問題なのは、係長や課長に昇進しても求められる役割に適応できないというケースが増えていることです。テクニカルスキルの習得に汗をかき、ヒューマンスキルに触れたと思った途端に、未知の領域であるコンセプチュアルスキルを求められるという構図です。「ピーターの法則」の状況に陥っていると言うこともできます。
ピーターの法則
階層社会の中で、全ての人は昇進を重ね、組織内で昇進できる限界に達して、やがて無能になるという考え方。以前まで優秀にできた仕事と、昇進後の仕事内容が異なったことで、要求される能力を持ち合わせていないことを意味している。

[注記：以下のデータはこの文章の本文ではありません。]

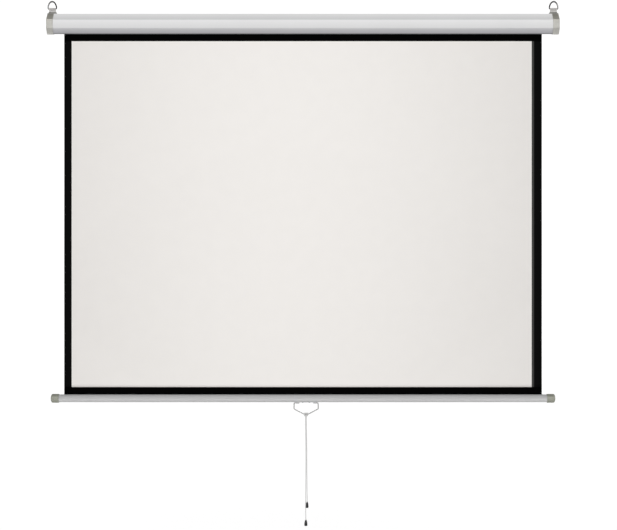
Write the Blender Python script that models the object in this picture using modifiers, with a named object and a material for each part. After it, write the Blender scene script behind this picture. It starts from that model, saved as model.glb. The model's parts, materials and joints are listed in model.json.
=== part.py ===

コンセプチュアルスキルを高めることで得られるメリットは、「ピーターの法則からの脱出」と言えるでしょう。コンセプチュアルスキルを持っている管理者は、多角的な視野で課題を捉えることが可能となり、リスクや損失の最小化によって生産性を向上させるとともに、やがては会社にイノベーションという多大な恩恵をもたらす人材になり得ます。
4.まとめ
いかがでしたでしょうか。コンセプチュアルスキルで求められる能力はさまざまですが、現代の会社における管理職は、サッカーで言うところのユーティリティープレイヤーのような存在です。複数のポジションを平均以上の能力でこなせれば、会社の生産性を高めるために必要な有能な人材として評価されるでしょう。キャリアアップのために何をすればいいか、方向性に悩んでいる方は、ぜひコンセプチュアルスキルを伸ばして、社内の昇進や転職に有効活用してみてはいかがでしょうか。